RI: Medium: Hierarchical Decision Making for Physical Agents
University Of California-Berkeley, Berkeley CA
Investigators
Abstract
Research under this award addresses a core problem in the development of intelligent systems: the generation of effective, deliberate activity over substantial time scales in complex state spaces. Whereas current methods for plan generation are limited either to very short plans or to very repetitive behavior in highly structured and simplified environments, the investigators are developing a new mathematical framework for hierarchical decision making. The framework, based on so-called "angelic" nondeterministic semantics for high-level actions, underpins new algorithms capable of generating provably optimal high-level plans without expanding those plans into primitive actions.
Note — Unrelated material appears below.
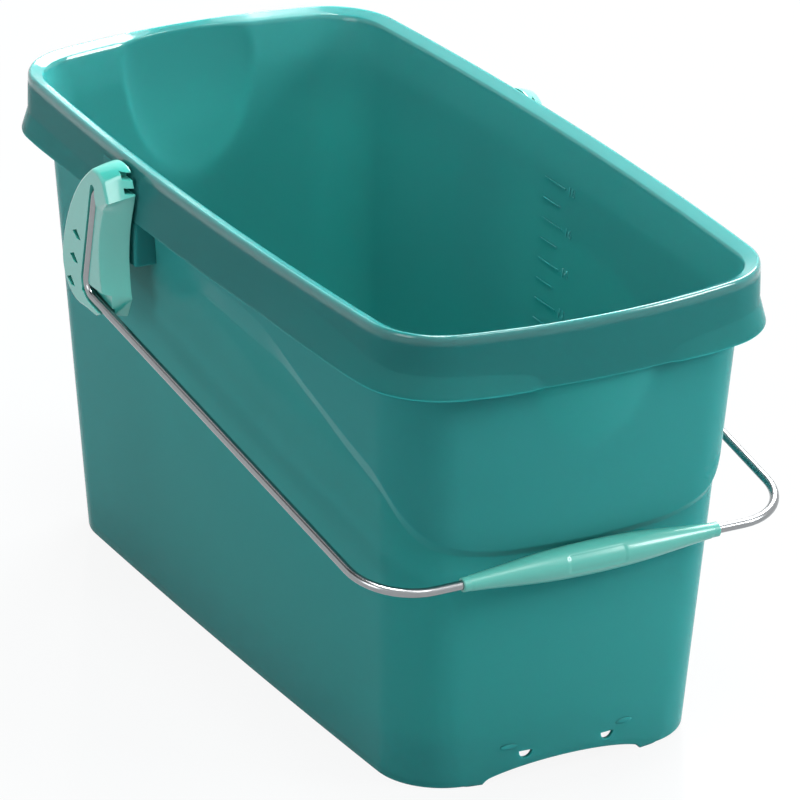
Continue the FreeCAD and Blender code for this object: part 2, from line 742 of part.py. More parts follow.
parts = [tub(), bail_wire(), clip("clip_left", -1), clip("clip_right", 1), grip()]
doc.recompute()
for item in doc.Objects:
    if "Invalid" in item.State or "Error" in item.State:
        raise RuntimeError(f"{item.Name} ({item.Label}) failed: {item.State}")
for part in parts:
    check(part)

os.makedirs("parts", exist_ok=True)
for part in parts:
    part.Shape.exportStep(os.path.join("parts", f"{part.Label}.step"))
    size = part.Shape.BoundBox
    print(f"{part.Label}: {len(part.Shape.Solids)} solid(s), {part.Shape.Volume:.0f} mm3, "
          f"{size.XLength:.1f} x {size.YLength:.1f} x {size.ZLength:.1f} mm")
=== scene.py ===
"""Oblong cleaning bucket: a moulded tub with a skirted rim and pouring spouts, and a bent
wire bail with two side clips and a turning grip.

Metres throughout, in the row frame: +Z up, X across the tub, Y along it, with the bail at
rest against the end wall at -Y. Sizes are written in millimetres times MM.
"""
import logging
import math
from dataclasses import dataclass
from enum import Enum

import bmesh
import bpy
import numpy as np
from mathutils import Matrix, Vector


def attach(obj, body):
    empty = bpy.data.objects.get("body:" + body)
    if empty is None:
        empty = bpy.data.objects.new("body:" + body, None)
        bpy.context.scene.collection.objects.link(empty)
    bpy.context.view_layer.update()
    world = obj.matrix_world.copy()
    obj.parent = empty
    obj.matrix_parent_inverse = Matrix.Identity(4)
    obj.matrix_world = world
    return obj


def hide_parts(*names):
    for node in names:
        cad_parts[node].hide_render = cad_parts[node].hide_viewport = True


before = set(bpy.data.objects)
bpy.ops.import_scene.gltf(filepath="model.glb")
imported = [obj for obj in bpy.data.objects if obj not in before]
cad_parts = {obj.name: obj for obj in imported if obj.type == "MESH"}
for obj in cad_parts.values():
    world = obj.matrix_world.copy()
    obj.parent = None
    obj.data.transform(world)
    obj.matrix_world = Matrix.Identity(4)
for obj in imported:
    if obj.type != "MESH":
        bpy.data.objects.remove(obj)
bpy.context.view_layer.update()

MM = 0.001
log = logging.getLogger("bucket")
Pair = tuple[float, float]
Pairs = tuple[Pair, ...]
Faces = list[tuple[int, ...]]
Socket = bpy.types.NodeSocket


class Side(Enum):
    """The two long sides of the tub."""

    LEFT = -1
    RIGHT = 1


class End(Enum):
    """The two end walls of the tub."""

    NEAR = -1
    FAR = 1


# Mesh helpers


def place_object(name: str, data: bpy.types.ID) -> bpy.types.Object:
    """Make an object at the origin from a mesh, a text, a light or a camera, and link it."""
    made = bpy.data.objects.new(name, data)
    bpy.context.scene.collection.objects.link(made)
    return made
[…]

The algorithms therefore satisfy the "downward refinement property," resolving a problem that has been open for over 30 years at the heart of AI planning research. By combining hierarchical deliberation, both offline and online, with hierarchical reinforcement learning and apprenticeship learning for low-level physical skill acquisition, the research seeks to enable dexterous human-scale robots to operate in unstructured environments such as kitchens, offices, and environments of still greater complexity. The research promises to yield a deeper understanding of, and better tools for, large-scale decision making in general, with implications in the social, governmental, corporate, and military spheres. This award is funded under the American Recovery and Reinvestment Act of 2009 (Public Law 111-5).